Venezuela’s crisis isn’t exactly of Maduro’s making. Chavez had a reasonably clear agenda that he was willing to articulate, even if he never quite rivalled the oratorical staying power of his Cuban comrade and mentor Fidel Castro. Maduro’s copycat bluster, on the other hand, increasingly does not pass muster. It’s not just that he lacks Chavez’s charisma and sense of humour: he also appears to be bereft of any good ideas about countering the crisis in which Venezuela has become embroiled.

The crisis, signified by severe shortages and rampaging inflation, isn’t exactly of Maduro’s making. He inherited many of the problems, which were exacerbated when Chavez’s demise more or less coincided with a sharp dip in oil prices on which Venezuela has long relied for its revenues. There can be little question, though, that the level of economic mismanagement has risen in the past few years.

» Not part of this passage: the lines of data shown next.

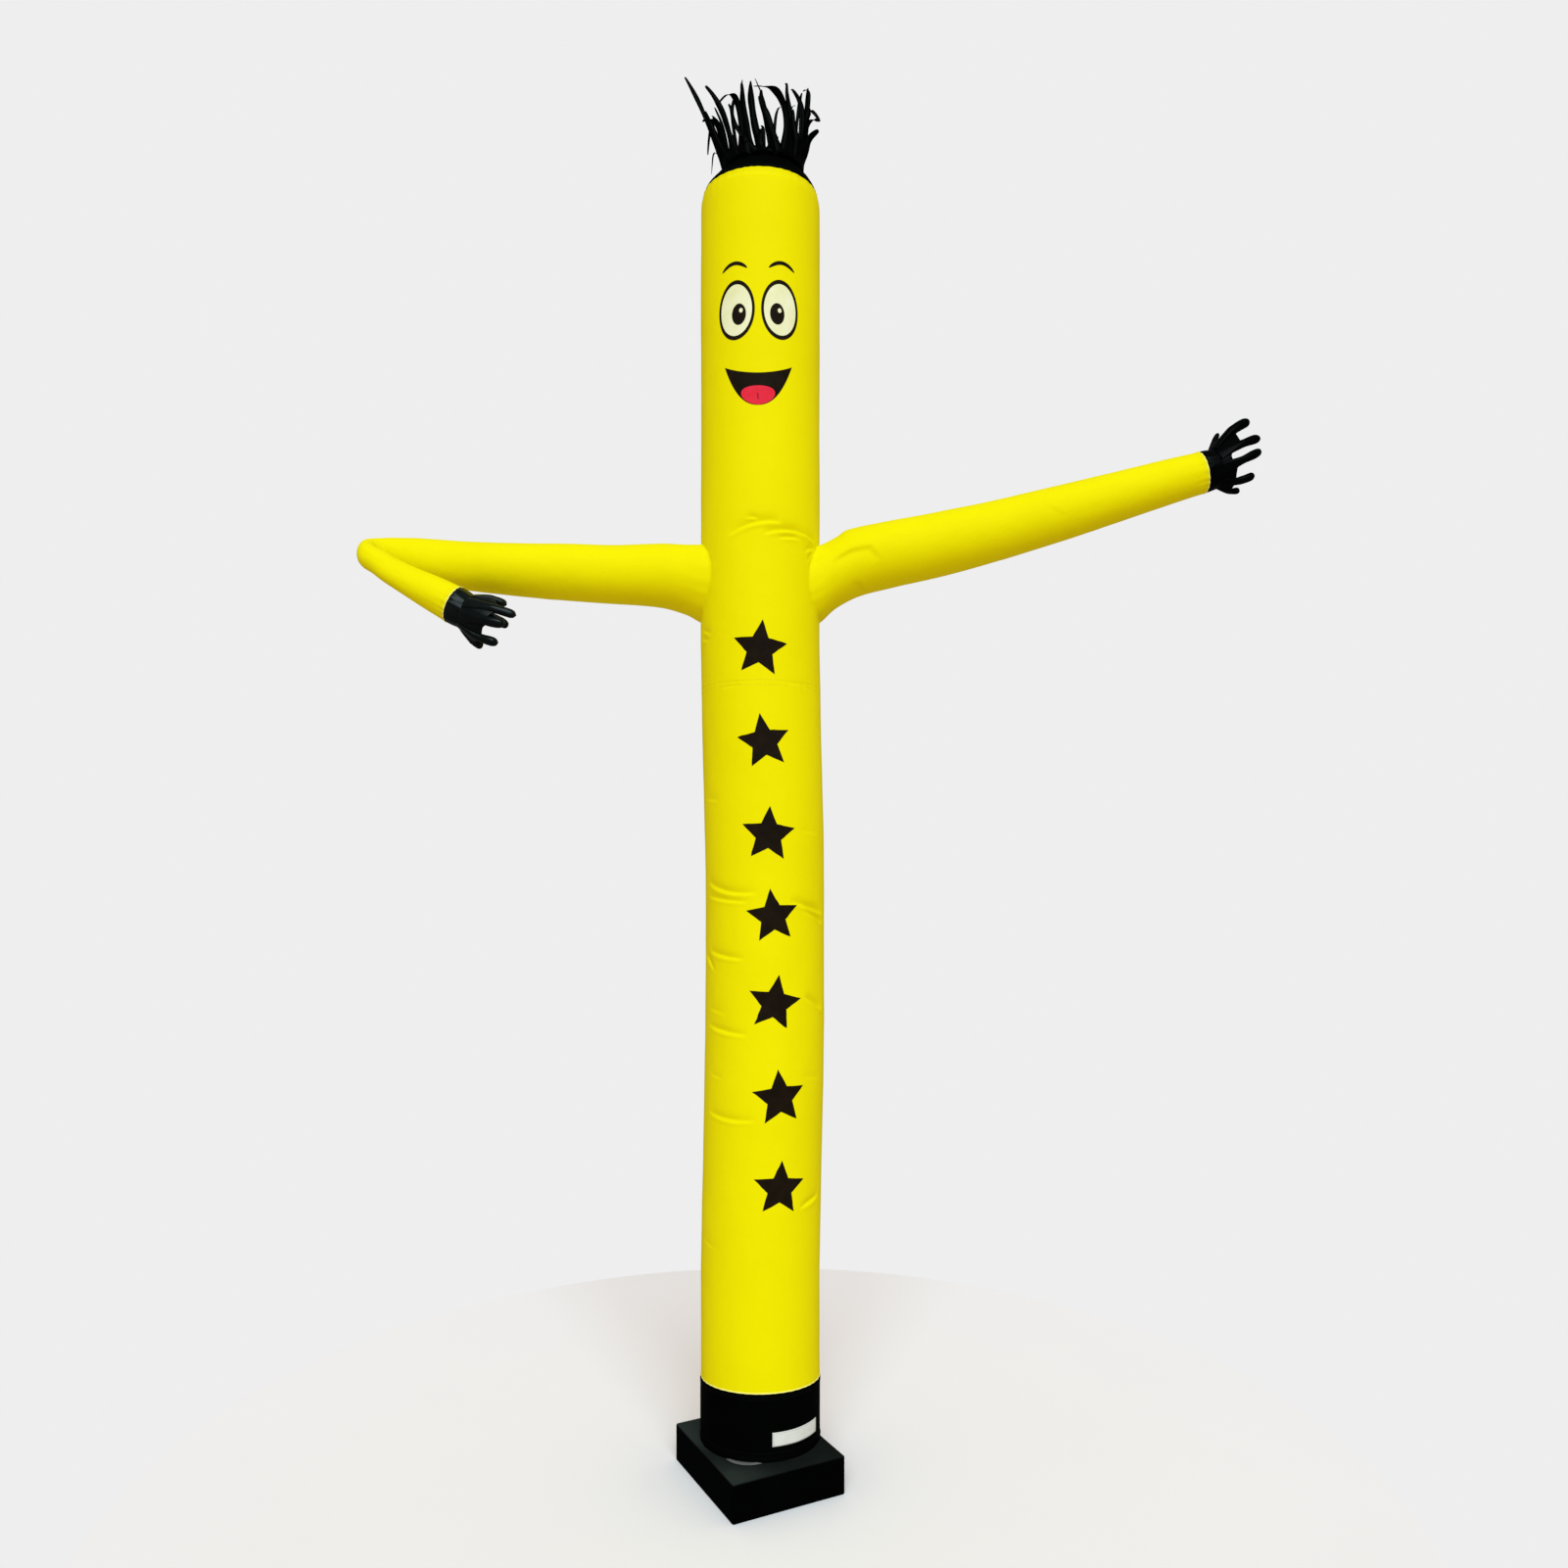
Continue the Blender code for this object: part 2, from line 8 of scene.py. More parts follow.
import bpy
import numpy as np
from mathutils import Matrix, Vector


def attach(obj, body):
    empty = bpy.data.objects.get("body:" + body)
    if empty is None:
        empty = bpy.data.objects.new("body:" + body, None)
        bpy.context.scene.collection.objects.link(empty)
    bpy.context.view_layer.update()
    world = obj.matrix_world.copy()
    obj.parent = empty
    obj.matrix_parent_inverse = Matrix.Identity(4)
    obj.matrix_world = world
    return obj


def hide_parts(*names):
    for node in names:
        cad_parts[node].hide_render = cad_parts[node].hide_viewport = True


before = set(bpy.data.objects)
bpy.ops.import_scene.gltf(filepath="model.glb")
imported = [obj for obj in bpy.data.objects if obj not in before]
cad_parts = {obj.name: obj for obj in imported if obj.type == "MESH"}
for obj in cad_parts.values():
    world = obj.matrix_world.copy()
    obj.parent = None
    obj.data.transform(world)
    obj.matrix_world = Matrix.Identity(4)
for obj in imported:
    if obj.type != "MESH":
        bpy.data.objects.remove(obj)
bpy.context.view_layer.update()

# Sizes shared with the solids
TUBE_RADIUS = 0.130
SLEEVE_RADIUS = 0.1312
SLEEVE_SEAM = 0.2135
SLEEVE_SEAM_TILT = 0.0107
BASE_SIZE = (0.262, 0.304, 0.082)
BASE_CENTRE = (-0.0047, -0.0238)
BASE_YAW = math.radians(27.4)
WAIST_SEAM = 1.710
HEAD_RIM = 2.790
HEAD_EDGE_RADIUS = 0.1238
NECK_CENTRE_X = 0.007
NECK_RADIUS = 0.079
NECK_TOP = 2.858

# Tube's sway: level, x
SWAY = (
    (0.45, 0.0000),
    (0.70, 0.0045),
    (0.86, 0.0080),
    (0.99, 0.0100),
    (1.25, 0.0100),
    (1.38, 0.0090),
    (1.51, 0.0060),
    (1.64, 0.0026),
    (1.80, 0.0000),
)

# Creases: azimuth and level of both ends, bow, depth, half width of the trough
CREASES = (
    (-66, 1.290, -7, 1.268, -0.010, 0.0065, 0.011),
    (-66, 1.261, -15, 1.249, -0.003, 0.0045, 0.009),
    (26, 1.249, 71, 1.222, 0.000, 0.0092, 0.011),
    (42, 1.230, 72, 1.199, 0.000, 0.0078, 0.010),
    (-62, 1.143, -19, 1.130, -0.004, 0.0060, 0.010),
    (-74, 1.133, -54, 1.102, 0.000, 0.0055, 0.010),
    (43, 1.047, 70, 1.014, 0.000, 0.0090, 0.011),
    (-65, 0.984, -16, 0.970, -0.003, 0.0060, 0.010),
    (-61, 0.799, -7, 0.792, -0.006, 0.0055, 0.010),
    (40, 0.602, 68, 0.616, 0.000, 0.0066, 0.010),
)
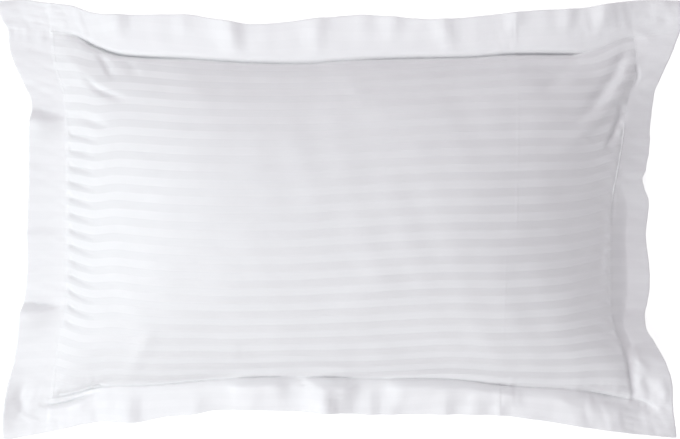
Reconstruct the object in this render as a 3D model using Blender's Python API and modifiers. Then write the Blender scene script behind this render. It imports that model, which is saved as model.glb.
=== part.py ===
"""An oxford pillowcase with its pillow inside: a crowned, filled middle and a flat border of double cloth.

Metres, +Z up. The origin is on the surface that the pillow rests on, under the middle of its outline.
Flat cloth coordinates run along the stripes (along X) and across them (along Y), from the cloth's middle.
"""
from collections import namedtuple

import bmesh
import bpy
import numpy as np

# Cut sizes of the cloth, laid flat.
CUT_LENGTH = 0.85
CUT_WIDTH = 0.55
BORDER_WIDTH = 0.05
CLOTH_THICKNESS = 0.0024

# The filled form.
CROWN_HEIGHT = 0.089
SEAM_HEIGHT = 0.068
SEAM_DROP_AT_CORNERS = 0.010
EDGE_DROP_AT_CORNERS = 0.010
LENGTHWISE_ROUNDNESS = 3.8
WIDTHWISE_ROUNDNESS = 2.25
UNDERSIDE_INSET = 0.085
UNDERSIDE_ROUNDNESS = 1.8
PIECE_GAP = 0.0007

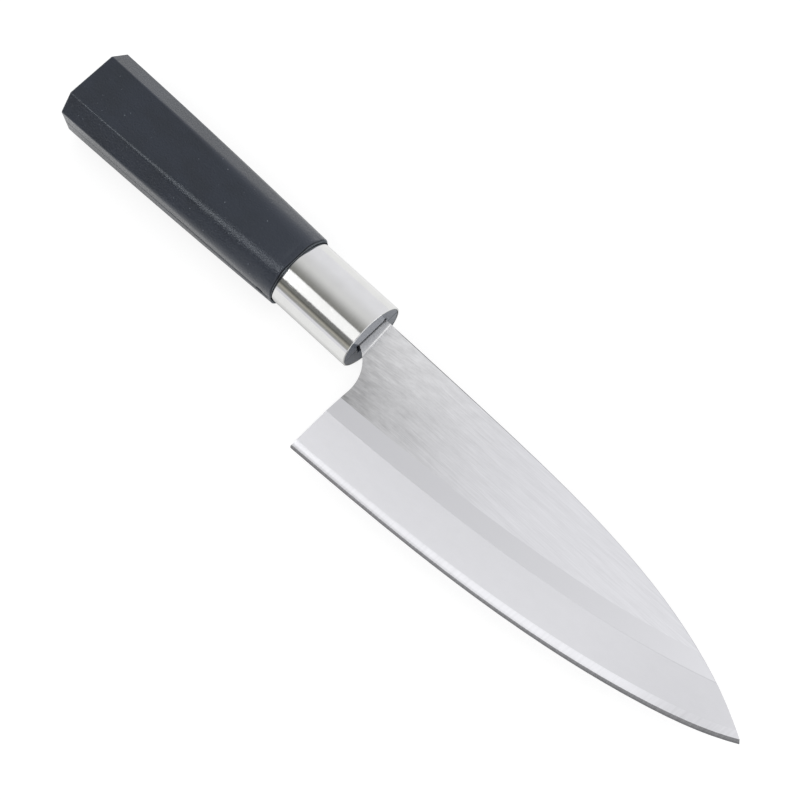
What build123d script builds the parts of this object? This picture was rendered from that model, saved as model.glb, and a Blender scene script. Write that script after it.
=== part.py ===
from build123d import *
import os
from math import cos, pi, radians, sin, sqrt, tan

# A single-bevel fish knife lying on its left side, in millimetres.
# X runs from the butt of the handle to the tip, Y from the edge to the spine, Z out of the bevelled face.
# Every piece is drawn from the butt, the handle's axis and the parting plane, and shifted together at the end.

# Handle: two moulded halves that meet on the plane of the blade
handle_length = 99.3
handle_width = 23.8
butt_height = 30.7
butt_drop = 0.75
front_height = 27.0
corner_cut = 5.8
front_corner_cut = 6.5
butt_corner_radius = 0.8
front_corner_radius = 8.0
butt_chamfer = 0.35
lip_chamfers = (0.45, 0.15)
end_land = 1.0
flat_trim = 0.02
seam_width = 0.28
seam_depth = 0.2
section_shares = (0, 0.22, 0.44, 0.64, 0.82, 1)
top_power, belly_power, cut_power, radius_power = 1.3, 1.15, 3, 2.2

# Oval sink mark on the belly seam
dimple_length = 3.3
dimple_width = 1.8
dimple_depth = 0.35
dimple_setback = 5.2

# Coring inside the halves
handle_wall = 3.0
butt_wall = 4.5
core_depth = 6.5
rib_thickness = 1.8
rib_count = 4
peg_diameter = 3.0
peg_height = 4.0
peg_clearance = 0.1
boss_wall = 1.6

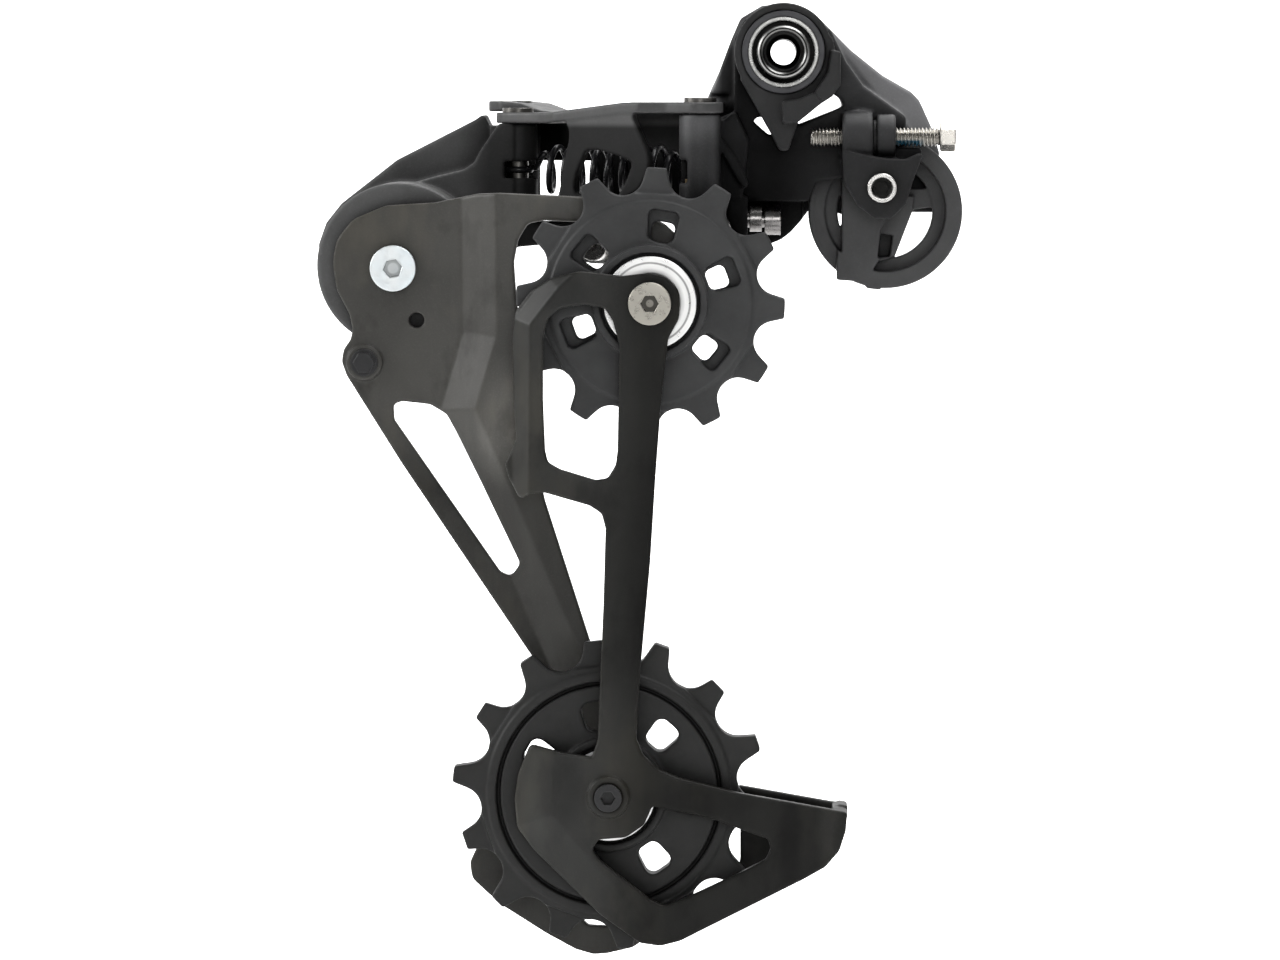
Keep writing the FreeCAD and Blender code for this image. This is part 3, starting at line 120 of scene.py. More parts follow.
def new_material(name):
    material = bpy.data.materials.new(name)
    material.use_nodes = True
    MATERIALS[name] = material
    tree = material.node_tree
    tree.nodes.clear()
    output = node(tree, "OutputMaterial")
    shader = node(tree, "BsdfPrincipled")
    tree.links.new(shader.outputs[0], output.inputs[0])
    return tree, shader


def object_coords(tree):
    return node(tree, "TexCoord").outputs["Object"]


def noise(tree, scale, detail=4.0, rough=0.55, stretch=None, coords=None):
    if coords is None:
        coords = object_coords(tree)
    if stretch is not None:
        coords = node(tree, "Mapping", {"Scale": stretch, "Vector": coords}).outputs[0]
    inputs = {"Scale": scale, "Detail": detail, "Roughness": rough, "Vector": coords}
    return node(tree, "TexNoise", inputs).outputs["Fac"]


def remap(tree, value, to=(0.0, 1.0), span=(0.3, 0.7), smooth=False):
    """Carry the range `span` of a value over to the range `to`."""
    inputs = {
        "From Min": span[0], "From Max": span[1], "To Min": to[0], "To Max": to[1],
        "Value": value,
    }
    kind = "SMOOTHSTEP" if smooth else "LINEAR"
    return node(tree, "MapRange", inputs, interpolation_type=kind).outputs[0]


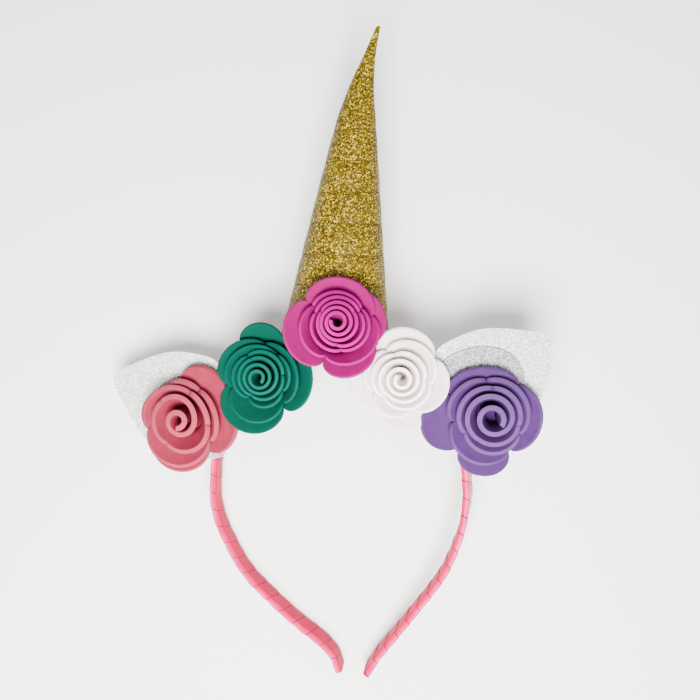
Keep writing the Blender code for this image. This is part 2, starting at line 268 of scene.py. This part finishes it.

At the same time, the US-backed forces of neoliberalism that resisted Chavez from the get-go and almost succeeded in toppling him in 2002, but were never quite able to seriously dent his popular appeal, found a much easier target in Maduro.

Initially, it was arguably Chavez’s anti-imperialist foreign policy rather than his government’s domestic measures that led Washington to back efforts to unseat him. It’s useful to remember that the New York Times and Washington Post, supposed paragons of liberal virtue, celebrated the 2002 coup attempt with as much enthusiasm as factotums of the George W. Bush administration.

There can be no doubt that, alongside its international initiatives, the Chavez administration implemented a domestic agenda that vastly reduced poverty and brought literacy and healthcare to many Venezuelans who had little or no experience of either. However, the redistribution of national resources was reformist rather than revolutionary, and the earlier beneficiaries of neoliberalism for the most part retained their disproportionate wealth. The international liberal brotherhood lost no opportunity to call out what it saw as Chavez’s excesses, not least in actions against a virulently oppositionist media owned mostly by oligarchs with vested interests, but tended to be complacent about consistent efforts to undermine the popularly elected government’s progressive agenda.

The disparate opposition arrayed against Maduro’s regime certainly contains democratic elements - including an increasing number of ex-chavistas - but it substantially consists of forces that have all along viewed Chavez’s vision of a more equal and less exploitative society as anathema. And let us also not forget that successive US administrations, both directly and through so-called think thanks such as the Atlas Foundation, have consistently striven to undermine social-democratic impulses in Latin America.

Washington was particularly disconcerted by the fact that the Chavez phenomenon ushered in a ‘pink tide’ pretty much through its backyard. The backlash against neoliberal civilian governments that has replaced equally neoliberal military dictatorships the US so insouciantly sponsored in the continent until well into the 1980s, was alarming - even though, admittedly, no administration went quite as far as threatening military action, as Donald Trump has done.

That pink tide has lately receded, notably through democratic means in Argentina and undemocratic ones in Brazil. The fate of Venezuela, though, remains to be decided, and perhaps the biggest risk is that once the nation moves into its next phase, violently or otherwise, it may be too late to preserve some measure of the socioeconomic gains that Chavez brought to the dispossessed. Should that turn out to be the case, Maduro will go down in Venezuelan history as one of the culprits responsible for it.